Participation in art programs has a profound impact -on who children are and how effectively they learn. Along with social and emotional development and a much needed creative outlet, participation in the arts has been proven to increase academic performance. Art helps children develop essential learning skills and out of the box thinking; and when students learn about master artists, different cultures and ways to express ideas, they become more attuned to their own ideas. Art helps children think for themselves, consider multiple viewpoints and explore a wider range of possibilities, while providing a safe environment to explore and share their unique ideas.
And while all of those are reason enough to support art programs for kids, there are some unique and very significant reasons visual learners need art.
Art is right-brain thinking.
Art is all about the right side of the brain and visual learners live in the right side of their brains. Visual, spatial, relational, collaborative, creative thinking happens in the right side of everyone’s brain. It’s the type of thinking that is developed when kids participate in the arts. The arts are visual, collaborative and creative. They’re non-linear, holistic, non-sequential; the complete opposite of the way we teach in school, the way we test and the way language is processed. But when kids enter school we tell the right brain visual kids, they have to stop being like this. They have to stop thinking the way they do. Stop using the right side of their brain. Stop being who they are. They need to shut down. Turn off. Switch gears. They have to close down their natural operating system – the right side of their brain – and use their weaker side – their left side.
How would it feel to have to think and perform everyday in a role that is contrary to who you are and the way you think? Imagine yourself a computer programmer. You’ve had a successful career and things are going well. You’re comfortable doing what you do, thinking the way you think. Then you’re told, its time for a new job. Now you’re a public speaker. Overnight. Stop using your programming skills. Just turn them off. Don’t think like that any more. We don’t care about those. We never did. Get started on your speaking career. We’ll train you in speaking. There’ll be lots of tests and measurements – and you’ll be forever known, not as a programmer, but as a public speaker, good or bad.

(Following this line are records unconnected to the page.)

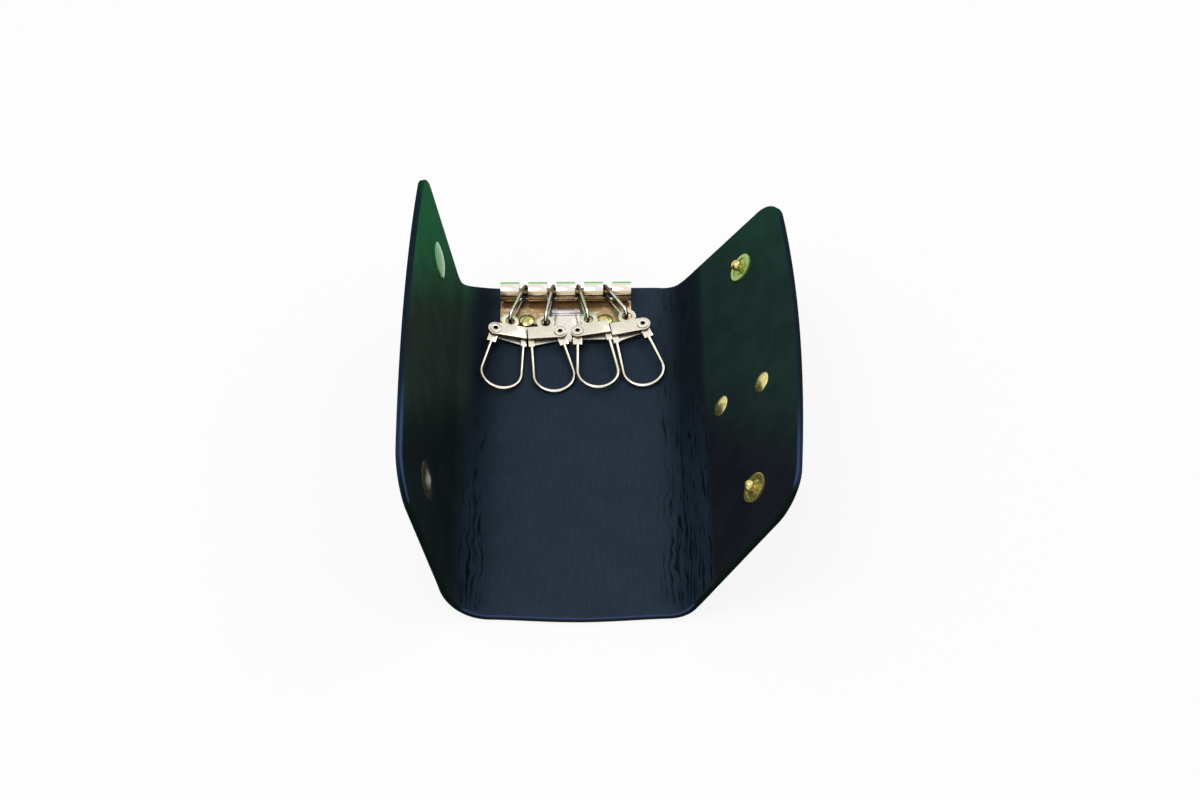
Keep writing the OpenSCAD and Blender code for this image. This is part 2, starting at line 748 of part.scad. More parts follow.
centre_outer();
centre_lining();
left_fold_outer();
left_fold_lining();
right_fold_outer();
right_fold_lining();
left_flap_outer();
left_flap_lining();
right_flap_outer();
right_flap_lining();
left_snap_caps();
left_snap_sockets();
right_snap_studs();
right_snap_posts();
right_rivet_caps();
right_rivet_backs();
key_bar();
bar_rod();
bar_rivets();
for (k = [0:hooks - 1]) {
    link(k);
    hook_head(k);
    hook_spring(k);
    hook_eyelet(k);
    bow(k);
}
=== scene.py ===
import json
import math

import bmesh
import bpy
from mathutils import Matrix, Vector, noise
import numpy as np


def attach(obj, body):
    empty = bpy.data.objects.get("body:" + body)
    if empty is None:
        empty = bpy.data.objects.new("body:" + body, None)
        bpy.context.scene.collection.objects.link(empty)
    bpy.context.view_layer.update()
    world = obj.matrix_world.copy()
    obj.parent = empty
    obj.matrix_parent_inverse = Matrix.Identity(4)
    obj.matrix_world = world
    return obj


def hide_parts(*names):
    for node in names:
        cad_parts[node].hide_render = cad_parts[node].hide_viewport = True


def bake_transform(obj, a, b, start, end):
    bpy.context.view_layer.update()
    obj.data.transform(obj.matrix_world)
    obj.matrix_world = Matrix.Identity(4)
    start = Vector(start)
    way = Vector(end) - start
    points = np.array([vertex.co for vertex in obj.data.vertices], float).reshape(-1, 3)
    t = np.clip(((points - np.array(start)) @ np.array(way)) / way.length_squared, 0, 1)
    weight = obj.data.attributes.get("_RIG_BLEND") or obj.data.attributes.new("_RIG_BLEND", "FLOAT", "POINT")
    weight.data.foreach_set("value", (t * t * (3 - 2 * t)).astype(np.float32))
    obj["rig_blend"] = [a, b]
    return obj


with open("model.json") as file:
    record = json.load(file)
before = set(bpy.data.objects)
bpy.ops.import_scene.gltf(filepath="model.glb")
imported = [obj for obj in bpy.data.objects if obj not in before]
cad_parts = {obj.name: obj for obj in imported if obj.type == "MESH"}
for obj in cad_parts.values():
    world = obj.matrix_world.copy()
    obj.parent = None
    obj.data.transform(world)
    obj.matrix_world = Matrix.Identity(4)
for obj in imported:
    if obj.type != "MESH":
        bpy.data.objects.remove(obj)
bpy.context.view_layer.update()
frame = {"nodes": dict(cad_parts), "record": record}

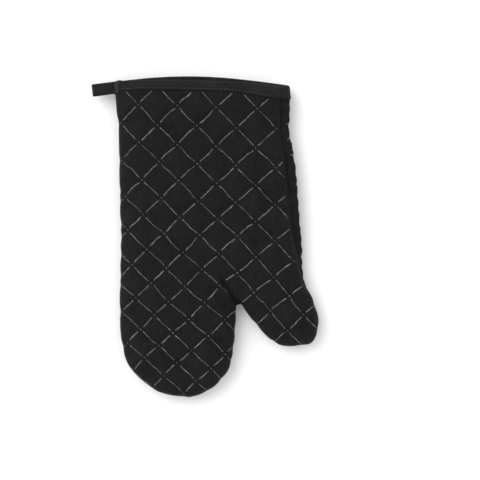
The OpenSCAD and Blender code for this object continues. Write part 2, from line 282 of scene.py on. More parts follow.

It’s tough to stop being who you are. It’s tough for visual kids to stop using the right side of their brain. Once they’re in school they’ll be will taught, trained, tested and measured with left brain teaching methods, all day, everyday. And if they’re lucky they’ll get an art or music class 30 minutes a week. That’s it. That’s the only bit of fresh air they’ll get. It’s the only connection to who they are and how they think. It’s the only time they’ll get back to the right side of themselves. Everything else they do will be about the left.
So what about art?
Without art, our visual kids are dry, dull, frustrated, uninterested and struggling. Parents get bad reports. They hear their kids are misbehaving and distracted. The kids risk being labeled as difficult. Testing and medication for ADD or AHDH may be suggested and a whole negative cycle begins – all of it completely unfair to the child. Instead of understanding who they are and what they need, we tell them to buck up. Do better. Work harder. And yet we deny them the use of the side of the brain that would make it possible for them to do better. The truth of who they are is in the right side of their brain. Yes, they need to develop the left-brain capabilities – they need to read, write and take tests – but not at the expense of the right. We can accomplish so much more if we use art to teach those left-brain skills. If we let them think with the right side of their brain.
Kids need art. They need art in everything they do. They need to use the right side of their brain in everything they do. Yes – it will make them better in the academic classroom – but more importantly, it will honor who they are while helping them grow into the fullness of who they’re designed to be.